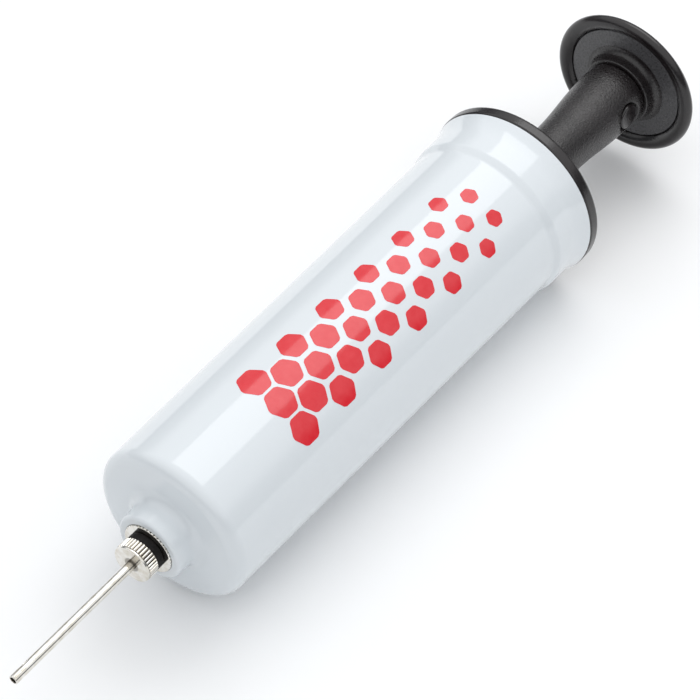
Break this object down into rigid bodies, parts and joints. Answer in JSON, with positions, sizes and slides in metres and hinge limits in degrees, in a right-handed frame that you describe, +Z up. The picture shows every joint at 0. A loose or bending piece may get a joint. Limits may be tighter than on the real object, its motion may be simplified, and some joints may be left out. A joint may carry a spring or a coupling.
{
  "type": "ball inflation pump",
  "caption": "Hand pump for sports balls: round moulded barrel, flared rear with a black end cap, pull handle with a disc knob, and a knurled screw-in inflation needle.",
  "frame": {"origin": "on the floor under the middle of the pump as it lies on its side, at rest with the plunger pushed home", "axes": "+X along the pump's axis from the needle to the knob, +Z up, and the latch button in the neck looks towards -Y"},
  "size_m": [0.2034, 0.0402, 0.0402],
  "materials": {
    "barrel_plastic": "smooth glossy moulded plastic, cool white",
    "black_plastic": "fine-grained satin black moulding",
    "natural_plastic": "unpigmented acetal, satin",
    "black_rubber": "smooth moulded rubber",
    "grey_rubber": "smooth moulded rubber",
    "nickel_plate": "bright nickel plate over brass, turned",
    "steel": "plain drawn steel"
  },
  "bodies": {
    "barrel": {"barrel_shell": "barrel_plastic", "nozzle_insert": "nickel_plate", "valve_seat": "grey_rubber", "valve_spring": "steel", "end_cap": "black_plastic", "guide_bush": "natural_plastic"},
    "check_ball": {"valve_ball": "steel"},
    "needle_seal": {"needle_washer": "black_rubber"},
    "needle": {"needle_head": "nickel_plate", "needle_tube": "nickel_plate"},
    "piston": {"piston_core": "natural_plastic", "guide_ring": "natural_plastic", "piston_cup": "black_rubber", "cup_plate": "steel"},
    "handle": {"plunger_rod": "black_plastic", "piston_screw": "steel", "stop_bumper": "grey_rubber", "handle_neck": "black_plastic", "knob_base": "black_plastic", "knob_crown": "black_plastic"},
    "latch": {"latch_button": "black_plastic"}
  },
  "joints": [
    {"name": "plunger_stroke", "type": "slide", "parent": "barrel", "child": "piston", "axis": [1, 0, 0], "range_m": [0, 0.0804]},
    {"name": "handle_turn", "type": "hinge", "parent": "piston", "child": "handle", "pos_m": [-0.042, 0, 0.0201], "axis": [1, 0, 0], "continuous": true},
    {"name": "latch_press", "type": "slide", "parent": "handle", "child": "latch", "axis": [0, 0.9962, -0.0872], "range_m": [0, 0.0015], "stiffness_N_per_m": 300, "springref_m": -0.001},
    {"name": "ball_lift", "type": "slide", "parent": "barrel", "child": "check_ball", "axis": [-1, 0, 0], "range_m": [0, 0.0008], "stiffness_N_per_m": 40, "springref_m": -0.0005, "deforming": ["valve_spring"]},
    {"name": "needle_back_off", "type": "slide", "parent": "barrel", "child": "needle_seal", "axis": [-1, 0, 0], "range_m": [0, 0.006]},
    {"name": "needle_turn", "type": "hinge", "parent": "needle_seal", "child": "needle", "pos_m": [-0.065, 0, 0.0201], "axis": [-1, 0, 0], "range_deg": [0, 2881]}
  ],
  "couplings": [
    {"joint": "needle_turn", "follows": "needle_back_off", "rad_per_m": 8377.6}
  ]
}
○ ○ ○
(Objective): Please output the complete data exactly.

(Reply to the exercise):
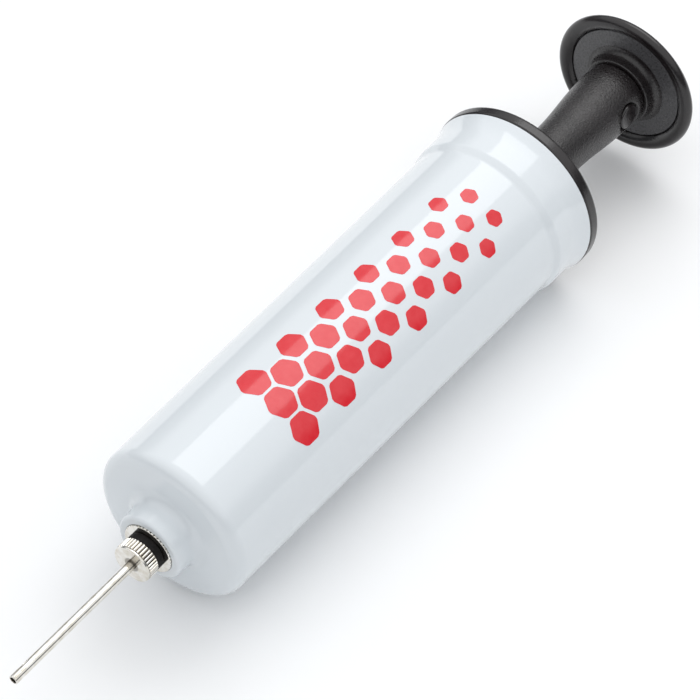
Break this object down into rigid bodies, parts and joints. Answer in JSON, with positions, sizes and slides in metres and hinge limits in degrees, in a right-handed frame that you describe, +Z up. The picture shows every joint at 0. A loose or bending piece may get a joint. Limits may be tighter than on the real object, its motion may be simplified, and some joints may be left out. A joint may carry a spring or a coupling.
{
  "type": "ball inflation pump",
  "caption": "Hand pump for sports balls: round moulded barrel, flared rear with a black end cap, pull handle with a disc knob, and a knurled screw-in inflation needle.",
  "frame": {"origin": "on the floor under the middle of the pump as it lies on its side, at rest with the plunger pushed home", "axes": "+X along the pump's axis from the needle to the knob, +Z up, and the latch button in the neck looks towards -Y"},
  "size_m": [0.2034, 0.0402, 0.0402],
  "materials": {
    "barrel_plastic": "smooth glossy moulded plastic, cool white",
    "black_plastic": "fine-grained satin black moulding",
    "natural_plastic": "unpigmented acetal, satin",
    "black_rubber": "smooth moulded rubber",
    "grey_rubber": "smooth moulded rubber",
    "nickel_plate": "bright nickel plate over brass, turned",
    "steel": "plain drawn steel"
  },
  "bodies": {
    "barrel": {"barrel_shell": "barrel_plastic", "nozzle_insert": "nickel_plate", "valve_seat": "grey_rubber", "valve_spring": "steel", "end_cap": "black_plastic", "guide_bush": "natural_plastic"},
    "check_ball": {"valve_ball": "steel"},
    "needle_seal": {"needle_washer": "black_rubber"},
    "needle": {"needle_head": "nickel_plate", "needle_tube": "nickel_plate"},
    "piston": {"piston_core": "natural_plastic", "guide_ring": "natural_plastic", "piston_cup": "black_rubber", "cup_plate": "steel"},
    "handle": {"plunger_rod": "black_plastic", "piston_screw": "steel", "stop_bumper": "grey_rubber", "handle_neck": "black_plastic", "knob_base": "black_plastic", "knob_crown": "black_plastic"},
    "latch": {"latch_button": "black_plastic"}
  },
  "joints": [
    {"name": "plunger_stroke", "type": "slide", "parent": "barrel", "child": "piston", "axis": [1, 0, 0], "range_m": [0, 0.0804]},
    {"name": "handle_turn", "type": "hinge", "parent": "piston", "child": "handle", "pos_m": [-0.042, 0, 0.0201], "axis": [1, 0, 0], "continuous": true},
    {"name": "latch_press", "type": "slide", "parent": "handle", "child": "latch", "axis": [0, 0.9962, -0.0872], "range_m": [0, 0.0015], "stiffness_N_per_m": 300, "springref_m": -0.001},
    {"name": "ball_lift", "type": "slide", "parent": "barrel", "child": "check_ball", "axis": [-1, 0, 0], "range_m": [0, 0.0008], "stiffness_N_per_m": 40, "springref_m": -0.0005, "deforming": ["valve_spring"]},
    {"name": "needle_back_off", "type": "slide", "parent": "barrel", "child": "needle_seal", "axis": [-1, 0, 0], "range_m": [0, 0.006]},
    {"name": "needle_turn", "type": "hinge", "parent": "needle_seal", "child": "needle", "pos_m": [-0.065, 0, 0.0201], "axis": [-1, 0, 0], "range_deg": [0, 2881]}
  ],
  "couplings": [
    {"joint": "needle_turn", "follows": "needle_back_off", "rad_per_m": 8377.6}
  ]
}